En una sociedad tan precarizada como fue el mundo obrero de la época del franquismo, emergió con fuerza y enorme relevancia la figura del cura obrero. Unos sacerdotes que, a la lucha del movimiento obrero por alcanzar una vida más digna, unieron la suya propia para intentar entrar en una sociedad en la que, en un principio, no encontraron más que el rechazo a todo lo religioso y, más concretamente, a la Iglesia como institución.

"Nos encontramos con un gran rechazo, pero en la medida que nos íbamos enfrentando juntos a los problemas comunes, buscando la mejor solución, nos íbamos uniendo mucho más", relata Jesús Ángel Fernández, un sacerdote jesuita que ejerció durante un cuarto de siglo como cura obrero en Gijón, "nos íbamos entendiendo mejor, respetando las diferencias pero aprendiendo a admirar lo valioso de la ideología de los demás", rememora el sacerdote. "Según mi experiencia, la gente que era reacia, al final acababa sintiéndose cada vez más orgullosa de que un cura estuviera junto a ellos, luchando a su lado", explica.

Esta es una de las reflexiones que se vertieron ayer en las jornadas "Curas obreros en el antifranquismo gijonés", organizada por la Fundación Juan Muñiz Zapico de CC OO de Asturias.
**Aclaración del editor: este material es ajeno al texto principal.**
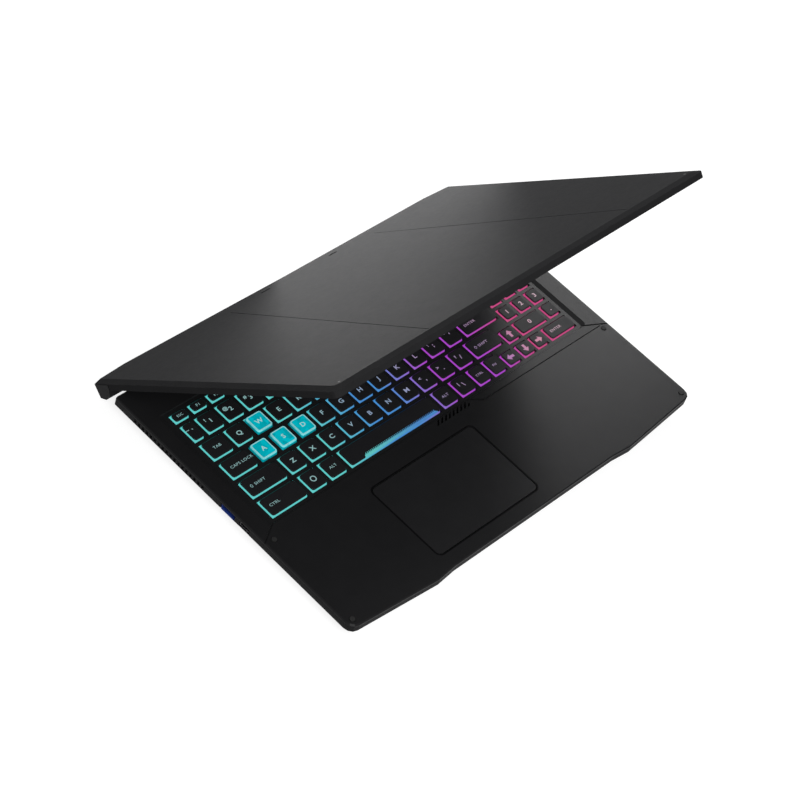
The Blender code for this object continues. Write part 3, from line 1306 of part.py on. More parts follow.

En ellas, gracias a los testimonios de muchos de estos sacerdotes, se pudo observar cómo, en una época tan complicada, fueron los propios curas obreros quienes se separaron del aparato de la Iglesia como institución para "pasar de una Iglesia para sacramentalizar a una Iglesia para evangelizar".

Así lo sintió también Fernández, quien veía en la labor de los curas obreros una similitud con los misioneros "pero con la experiencia de lo malo que se hizo a veces, que en vez de evangelizar se iba a colonizar" por lo que lo que él mismo buscó en la década de los setenta fue "no colonizar, no llevar mi cultura y mi ideología a los demás, si no transmitir el mensaje de Jesús apoyándome en la cultura de la que quería formar parte".

Y, en cierto modo, Fernández siempre formó parte de ella. Hijo de trabajadores, "se nos formó con una exigencia de fondo de responder a todo el esfuerzo que había hecho el mundo obrero para poder educarnos", argumenta el sacerdote, "teníamos que responder, valiéndonos de toda nuestra formación para luchar en favor del mundo del trabajo".

Precisamente por ello, desde el primer momento lo tuvo claro. "Cuando opté por hacerme sacerdote jesuita, tuve presente ese compromiso, esa obligación de devolver al mundo del trabajo lo que había hecho por mí, y fui viendo claro que la mejor opción para ser capaz de responder de la mejor manera a mi sacerdocio y al mundo obrero era hacerme cura obrero". Una decisión difícil, en una época en la que el colectivo obrero pasaba necesidades, hambre, e incluso miedo. Los sacerdotes tenían que ofrecer entonces "unos valores y una cultura humanista basada en la solidaridad y la dignidad del trabajo y los trabajadores, en el discurso de la igualdad", como reflexionó una de las ponentes, Lourdes Cueto, sabiendo que esa labor no se podía realizar únicamente desde el templo "porque los trabajadores no iban a la iglesia".

Una labor ardua, dura, pero no ingrata. "Mereció la pena porque me liberó y me produjo una profunda paz. Mi vida ha tenido y tiene sentido por ello, por humanizarme yo y haber podido humanizar a la sociedad, ya que, si no se humaniza, se va debilitando en valores y perdiendo sentido", sentencia la voz de la experiencia de una vida dedicada al movimiento obrero a través de la Iglesia.